Там его ожидал приятный сюрприз. В его отсутствие Орье и Серюзье под руководством Мориса Дени, ратовавшего за возрождение живописи, превозносили Гогена перед молодыми художниками, представляя богом современной живописи. Они называли себя "братья наби", подобно библейским пророкам. Боннар, Вюйар, Руссель, Валлотон, Девальер оставили академию Жюлиана и присягали теперь только "Талисману", привезенному Серюзье из Понт-Авена. Их собрания посещали поэты-символисты, среди которых были Жан Мореас, Шарль Морис и критик-искусствовед Жан Долан, один из основателей "Меркюр де Франс". Долан, который был старше остальных, с особым вниманием относился к поступкам Гогена.
"Этому незнакомцу не хватало обаяния, - писал Шарль Морис о Гогене, - и тем не менее он привлекал внимание очень своеобразным выражением лица, смесью высокомерного благородства, очевидно, врожденного, с простотой, граничащей с пошлостью; его собеседник быстро понимал, что смесь эта означала внутреннюю силу, некую аристократичность, закаленную пребыванием среди народа. Лицо его становилось прекрасным в своей суровости, когда в пылу спора его освещали ярко-синие лучистые глаза. Именно в такой момент я впервые увидел Гогена… Глухим, чуть хрипловатым голосом он вещал: "Примитивистское искусство владеет духом и использует натуру. Так называемое рафинированное искусство владеет чувственностью и служит натуре. Натура является служанкой первого и хозяйкой второго. Но служанка не может забыть о своем происхождении, она обесценивает дух, допуская поклонение себе… Истина в искусстве, владеющем духом. Это и есть примитивистское искусство, самое мудрое из всех - оно идет из Египта. В этом и заключается основополагающий принцип. В нашей современной нищете возможное спасение заключено в систематическом и свободном возврате к этому принципу"". Не важно, сколько в сказанное Гогеном было добавлено самим Шарлем Морисом. Но всеми услышано и воспринято оно было именно так. И так и передавалось следующим за ними поколениям Матисса, Дерена и Пикассо.

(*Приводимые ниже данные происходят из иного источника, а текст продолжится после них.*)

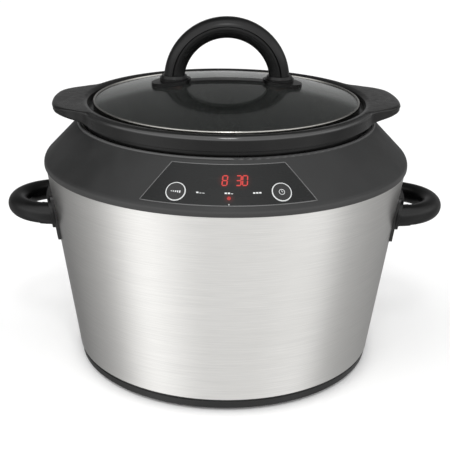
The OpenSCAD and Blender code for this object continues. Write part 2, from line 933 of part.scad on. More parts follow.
module crock_section() {
    low_r = well_in(crock_z + 14) - crock_gap;
    corner = 14;
    inner_low_r = low_r - crock_wall;
    inner_corner = 11;
    floor_z = crock_z + crock_floor;
    polygon(concat(
        [[0, crock_z], [low_r - corner, crock_z]],
        arc([low_r - corner, crock_z + corner], corner, -90, 0, 8),
        [
            [well_in(shoulder_face_z) - crock_gap, shoulder_face_z],
            [seat_out_r - 1.5, shoulder_face_z],
            [seat_out_r - 1.5, skirt_z]
        ],
        arc([rim_r - 1.3, skirt_z + 1.3], 1.3, -90, 0, 4),
        arc([crest_r, crest_z - rim_r + crest_r], rim_r - crest_r, 0, 90, 8),
        arc([crest_r, crest_z - dome_r], dome_r, 95, 115, 4),
        [
            [rim_r - 8.2, crest_z - 1.3],
            [rim_r - 8.5, crest_z - 2.2],
            [rim_r - 8.6, ledge_z],
            [mouth_r + 1.5, ledge_z]
        ],
        arc([mouth_r + 1.5, ledge_z - 1.5], 1.5, 90, 180, 4),
        arc([inner_low_r - inner_corner, floor_z + inner_corner], inner_corner, 0, -90, 8),
        [[0, floor_z]]
    ));
}

module crock() {
    color(black) {
        rotate_extrude() crock_section();
        for (side = [0, 1]) {
            rotate([0, 0, lug_turn + side * 180]) lug();
        }
    }
}

// ---- Lid ----

// Places its children at the two feet of the lid's handle
module lid_feet() {
    for (side = [-1, 1]) {
        translate([side * foot_x, 0, 0]) children();
    }
}

module lid_glass() {
    color(glass_tint) difference() {
        rotate_extrude() intersection() {
            translate([0, cap_z]) difference() {
                circle(cap_r, $fn = 360);
                circle(cap_r - glass_t, $fn = 360);
            }
            translate([0, crest_z - 30]) square([glass_edge_r, 60]);
        }
        lid_feet() cylinder(r = lid_screw_r + 0.6, h = far);
    }
}

// A rolled steel channel around the edge of the glass
module lid_rim() {
    top = glass_at(glass_edge_r);
    low = under_glass(glass_edge_r);
    color(bright_steel) rotate_extrude() polygon(concat(
        [[lid_r - 4.6, low - 0.8]],
        arc([lid_r - 0.9, low + 0.1], 0.9, -90, 0, 3),
        arc([lid_r - 0.9, top + 0.1], 0.9, 0, 90, 4),
        [
            [lid_r - 1.3, top + 1.05],
            [lid_r - 1.7, glass_at(lid_r - 1.7) + 0.05],
            [glass_edge_r + 0.05, top + 0.05],
            [glass_edge_r + 0.05, low - 0.05],
            [lid_r - 4.6, low - 0.05]
        ]
    ));
}

// A shell on the glass, from height t0 to height t1 above it
module glass_skin(t0, t1) {
    difference() {
        intersection() {
            translate([0, 0, cap_z]) sphere(cap_r + t1, $fn = 360);
            translate([0, 0, glass_top_z - 30]) linear_extrude(height = 60) children();
        }
        translate([0, 0, cap_z]) sphere(cap_r + t0, $fn = 360);
    }
}

// The strip under the handle: two oval pads joined by a narrow bridge
module lid_strip() {
    pad_w = 28;
    color(soft_black) difference() {
        union() {
            glass_skin(0.02, strip_t) square([2 * foot_x, 10], center = true);
            glass_skin(0.06, pad_t) for (side = [-1, 1]) {
                translate([side * foot_x, 0]) circle(pad_w / 2 - 1);
                translate([side * (foot_x + 5), 0]) circle(pad_w / 2 - 1);
                translate([side * (foot_x + 2.5), 0]) square([5, pad_w - 2], center = true);
            }
        }
        lid_feet() cylinder(r = lid_screw_r + 0.4, h = far);
    }
}

// Stepped collars between the pads and the arch
module lid_foot_collars() {
    color(black) difference() {
        lid_feet() {
            translate([0, 0, foot_top_z - 12]) cylinder(r = 11.3, h = 10);
            translate([0, 0, foot_top_z - 2]) cylinder(r1 = 10.6, r2 = 9.7, h = 2);
        }
        translate([0, 0, cap_z]) sphere(cap_r + pad_t + 0.02, $fn = 360);
        lid_feet() cylinder(r = lid_screw_r + 0.3, h = far);
    }
}

// Half a ring whose section is rounded outside, with a crease on each face and a tapered
// inner band
module lid_handle() {
    half_w = 9;
    centre = arch_r - half_w;
    inside = arch_r - arch_t;
    bottom = centre - inside;
    band = [
        [bottom + 1.9, half_w - 1.3], [bottom + 1.2, half_w - 0.85], [bottom, half_w - 0.75],
        [bottom - 2, half_w - 1.1], [bottom - 4, half_w - 2], [1, half_w - 3.6], [0, half_w - 4.8]
    ];
    color(black) difference() {
        translate([0, 0, arch_z]) rotate([90, 0, 0]) rotate_extrude(angle = 180)
            polygon(concat(
                arc([centre, 0], half_w, -74, 74, 18),
                [for (p = band) [inside + p[0], p[1]]],
                [for (i = [len(band) - 1:-1:0]) [inside + band[i][0], -band[i][1]]]
            ));
        translate([-100, -50, foot_top_z - 50]) cube([200, 100, 50]);
        lid_feet() cylinder(r = lid_screw_r + 0.03, h = foot_top_z + 9);
    }
}

module lid_washers() {
    color(silicone) difference() {
        intersection() {
            lid_feet() translate([0, 0, under_glass(foot_x + 7) - 2]) cylinder(r = 7, h = 12);
            translate([0, 0, cap_z]) sphere(cap_r - glass_t - 0.02, $fn = 360);
        }
        lid_feet() cylinder(r = lid_screw_r + 0.2, h = far);
    }
}

module lid_screws() {
    washer_z = under_glass(foot_x + 7) - 2;
    color(bright_steel) lid_feet() {
        translate([0, 0, washer_z - 2.6]) cylinder(r1 = 3, r2 = 4, h = 2.6);
        translate([0, 0, washer_z - 0.5]) cylinder(r = lid_screw_r, h = foot_top_z + 8 - washer_z);
    }
}

// ---- Assembly ----

base_tray();
rubber_feet();
centre_stud();
centre_washer();
centre_nut();
outer_casing();
collar();
heating_well();
well_gasket();
heater_band();
insulation_blanket();
heat_deflector();
sensor_probe();
sensor_bracket();
thermal_fuse();
fuse_clip();
power_board();
power_parts();
terminal_block();
supply_jumpers();
heater_leads();
control_ribbon();
display_board();
key_boards();
tact_switches();
board_screws();
display_module();
lamps();
control_panel();
handle_left();
handle_right();
handle_plate_left();
handle_plate_right();
backing_plates();
handle_screws();
cord_gland();
gland_nut();
select_key();
time_key();
crock();
lid_glass();
lid_rim();
lid_strip();
lid_foot_collars();
lid_handle();
lid_washers();
lid_screws();
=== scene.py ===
"""Looks for the round slow cooker: materials, panel graphics, floor, light and camera."""

import json
import math

import bmesh
import bpy
from mathutils import Matrix, Vector


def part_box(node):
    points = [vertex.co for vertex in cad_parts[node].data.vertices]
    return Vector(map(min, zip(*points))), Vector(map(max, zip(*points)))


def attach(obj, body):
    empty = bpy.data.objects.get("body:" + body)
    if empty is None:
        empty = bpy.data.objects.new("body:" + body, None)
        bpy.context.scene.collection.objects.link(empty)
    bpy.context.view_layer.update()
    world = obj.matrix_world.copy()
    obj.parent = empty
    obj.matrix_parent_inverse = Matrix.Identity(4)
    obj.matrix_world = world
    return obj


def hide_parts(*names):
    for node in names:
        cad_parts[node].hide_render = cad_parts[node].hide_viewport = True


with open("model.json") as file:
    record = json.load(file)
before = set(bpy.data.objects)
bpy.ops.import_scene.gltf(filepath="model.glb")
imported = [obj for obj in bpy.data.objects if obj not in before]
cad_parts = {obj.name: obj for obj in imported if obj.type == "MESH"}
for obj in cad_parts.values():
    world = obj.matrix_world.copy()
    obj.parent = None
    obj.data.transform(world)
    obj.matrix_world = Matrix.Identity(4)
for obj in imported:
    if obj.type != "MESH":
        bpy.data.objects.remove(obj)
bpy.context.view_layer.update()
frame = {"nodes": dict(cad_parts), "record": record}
scene = bpy.context.scene
MM = 0.001

# ---- The collar's slope, as the CAD has it: millimetres and degrees, from the collar's box ----

# From the collar's lowest edge up to its shoulder, and how far outside the collar the slope's
# line is at that height
SHOULDER_RISE, SLOPE_OUTSET = 4, 3.6
# How far the slope goes in for each millimetre up
SLOPE = 0.97
collar_low, collar_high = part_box("collar")
SHOULDER_Z = collar_low.z + SHOULDER_RISE * MM
SLOPE_R0 = collar_high.x + SLOPE_OUTSET * MM
SLOPE_TILT = math.atan(1 / SLOPE)

# Rises above the shoulder, and angles from the front
PANEL_LOW, PANEL_HIGH = 6.9, 29.3
PANEL_LOW_ANGLE, PANEL_TOP_ANGLE = 25.4, 19
KEY_ANGLE, KEY_RISE = 15.5, 13.3
DIGIT_RISE, LABEL_RISE, LAMP_RISE, POINTER_RISE = 20.5, 13.6, 10.9, 7.6
LABEL_ANGLE = 8.2
DIGIT_ANGLES = [("8", -1.2), ("3", 3.0), ("0", 4.95)]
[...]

Об этом периоде пребывания Гогена в Париже многие авторы пишут с негативным оттенком. Происходит это по вине Фенеона, который явно хватил через край, утверждая, что весной 1891 года вернувшийся из Бретани Гоген "был полностью увлечен литературой, он, который до сих пор с парадоксальным упорством игнорировал книжные лавки и вообще все выдуманное. А тут он стал добычей литераторов: они-то и внушили ему, что он облечен некой миссией (то же приключилось и с толстяком Курбе)". Насчет "миссии" Фенеон ошибался. Гогену не нужны были ничьи подсказки, чтобы считать себя "облеченным". С другой стороны, после обрушившихся на него несчастий суета, поднятая вокруг него писателями, их горячее участие могли подействовать только благотворно. У него завязались близкие отношения с Малларме, а позже с Мирбо, то есть с людьми, творящими в другом измерении, нежели Фенеон, мнение которых об искусстве для него кое-что значило.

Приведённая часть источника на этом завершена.